What we do know from insiders, though, is that it will only use a hybrid powertrain in Japan, but will have both four-cylinder hybrid power and V6-petrol power available in the rest of the world.
Due on sale in the second half of next year, the car won’t borrow fuel-sipper electrified tech from the Prius, but (Toyota insists) it will use the fast discharge technology it developed for the World Endurance Championship, which came within a lap of winning last year’s Le Mans 24 Hour race.
That means BMW won’t be using Toyota power and Toyota won’t use BMW power. The base Supra is likely to use the Lexus IS200’s in-line, 2.0-litre, four-cylinder engine, tuned for somewhere around 180kW of turbo power.
The rear-drive Supra will also tune up the same engine to closer to 225kW of power, which is said to be close to the Lexus engine’s engineering limits.
A twin-turbo 3.5-litre V6 engine, codenamed 943F, which will also spread across to the Lexus range as production cycles free up bonnet space, will take on the heavy-hitter duties. The new engine will bring the Supra up to 300kW and at least 450Nm in rear-drive form, which should be enough to sign on for another ridiculously implausible tuner movie.
Toyota and BMW have worked on a trick differential and launch control for the fastest of their twins, with Nagoya sources suggesting the 3.5-litre Supra will slip beneath four seconds for the sprint to 100km/h, while it will be artificially governed to 250km/h.
Then there’s the hybrid version. Toyota could have taken the easy road and slotted in a stronger version of the Yaris Hybrid R concept’s layout, with 1.6-litre turbo four-cylinder power, a disc-shaped electric motor in the gearbox casing to drive the rear wheels and two more on the front axle. Sources insist it hasn’t.
The Supra hybrid will mate a disc-shaped electric motor inside a ZF eight-speed automatic transmission, delivering system power of more than 260kW.
If you’re wondering what that is, the “disc-shaped electric motor inside a ZF transmission thing” is a favourite go-to piece of hybrid engineering at BMW.
Both sports cars will share the long-nose/short-tail layout and will carry just two seats and a parcel shelf inside.
For the Supra’s part, the fifth-gen model will use the FT-1 concepts from 2014 as a starting point, though the design will be cleaner, inside sources say.
It will use a development of the GT86’s design language, writ larger with more purposeful rear haunches, with sources insisting the only Supra design “halo” it needs to carry over are the old car’s bold proportions.
Its body will be mostly aluminium, with a full liftback (while the BMW will use a boot) and the spy pictures make it look deceptively big.
Toyota has no plans to decapitate the Supra (while BMW has no plans to build a fixed-roof version of the third-generation Z4), so it’s poured all of its energies into making the hardtop handle, while keeping a clear separation between the two models on the sales side.

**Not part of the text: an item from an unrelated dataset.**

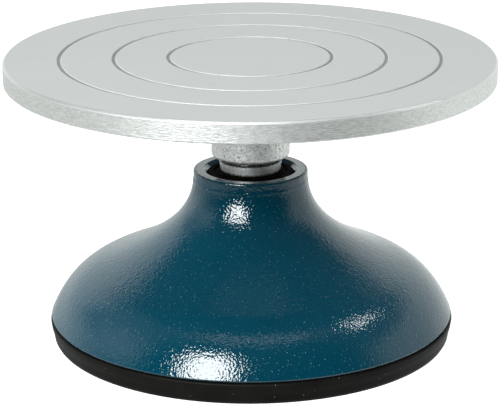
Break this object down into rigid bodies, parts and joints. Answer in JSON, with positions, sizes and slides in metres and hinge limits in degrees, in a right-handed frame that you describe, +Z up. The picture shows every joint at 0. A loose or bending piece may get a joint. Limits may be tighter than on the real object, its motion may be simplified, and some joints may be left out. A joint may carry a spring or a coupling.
{
  "type": "pottery banding wheel",
  "caption": "Small hand-turned pottery banding wheel: a grooved aluminium head on a ball-bearing spindle in a heavy bell-shaped base with a rubber foot ring.",
  "frame": {"origin": "middle of the footprint, on the table that the foot ring stands on", "axes": "+Z up along the spindle; the head's grub screw faces +Y; X and Y are otherwise alike"},
  "size_m": [0.2264, 0.2264, 0.134],
  "materials": {
    "head_aluminium": "fine-blasted working surface, finely turned rim, rough as-cast boss",
    "ground_steel": "ground bright",
    "bearing_steel": "polished",
    "black_steel": "oil-blackened spring steel",
    "cage_steel": "pressed sheet",
    "base_enamel": "glossy teal enamel over the grain of the casting",
    "foot_rubber": "matte moulded",
    "seal_rubber": "oily moulded",
    "cap_plastic": "fine moulded grain"
  },
  "bodies": {
    "base": {"base_casting": "base_enamel", "foot_ring": "foot_rubber", "shaft_seal": "seal_rubber", "seal_garter_spring": "black_steel", "upper_outer_race": "bearing_steel", "upper_bearing_top_shield": "ground_steel", "upper_bearing_bottom_shield": "ground_steel", "lower_outer_race": "bearing_steel", "lower_bearing_top_shield": "ground_steel", "lower_bearing_bottom_shield": "ground_steel", "hub_circlip": "black_steel", "hub_dust_cap": "cap_plastic"},
    "head": {"wheel_head": "head_aluminium", "spindle": "ground_steel", "head_grub_screw": "black_steel", "upper_inner_race": "bearing_steel", "lower_inner_race": "bearing_steel", "race_spacer": "ground_steel", "spindle_washer": "ground_steel", "spindle_circlip": "black_steel"},
    "upper_cage": {"upper_cage_top_half": "cage_steel", "upper_cage_bottom_half": "cage_steel", "upper_cage_rivets": "cage_steel", "upper_balls": "bearing_steel"},
    "lower_cage": {"lower_cage_top_half": "cage_steel", "lower_cage_bottom_half": "cage_steel", "lower_cage_rivets": "cage_steel", "lower_balls": "bearing_steel"}
  },
  "joints": [
    {"name": "head_spin", "type": "hinge", "parent": "base", "child": "head", "pos_m": [0, 0, 0.08], "axis": [0, 0, 1], "continuous": true},
    {"name": "upper_cage_spin", "type": "hinge", "parent": "base", "child": "upper_cage", "pos_m": [0, 0, 0.067], "axis": [0, 0, 1], "continuous": true},
    {"name": "lower_cage_spin", "type": "hinge", "parent": "base", "child": "lower_cage", "pos_m": [0, 0, 0.03], "axis": [0, 0, 1], "continuous": true}
  ],
  "couplings": [
    {"joint": "upper_cage_spin", "follows": "head_spin", "ratio": 0.3816},
    {"joint": "lower_cage_spin", "follows": "head_spin", "ratio": 0.3816}
  ]
}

The jointly developed platform will see the two cars use chassis modules from the current 3 Series BMW range, which means they’re able to slot in stronger units as the models get faster. Expect the V6 Supra, then, to share its front and rear axles and its five-link rear suspension with the current BMW M4 and BMW M3.

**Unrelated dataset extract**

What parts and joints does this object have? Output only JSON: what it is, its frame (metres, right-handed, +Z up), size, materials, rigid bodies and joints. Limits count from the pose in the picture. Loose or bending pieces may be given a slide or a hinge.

The target weight for the Toyota version (the lighter of the two) is around 1400kg in its base mode and closer to 1500kg in the strongest models.
This isn’t the first joint-venture project between the Japanese and German brands, with the giant and the (relative) minnow also developing fuel-cell systems and a lithium-air battery together.

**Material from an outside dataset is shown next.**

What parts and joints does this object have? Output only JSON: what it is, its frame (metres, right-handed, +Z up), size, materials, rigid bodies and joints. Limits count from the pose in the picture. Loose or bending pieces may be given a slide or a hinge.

They’ll also build their cars together on the same line, however, nobody gets home-field advantage because both the Supra and the Z4 will be built by Magna Steyr in Graz, Austria.
Magna built the first-generation Mini Countryman, Paceman and Coupe and will also assemble some models of BMW’s 5 Series, probably the plug-in hybrid.
The scale and size of the operation means the two companies are expecting joint sales around 60,000 cars a year.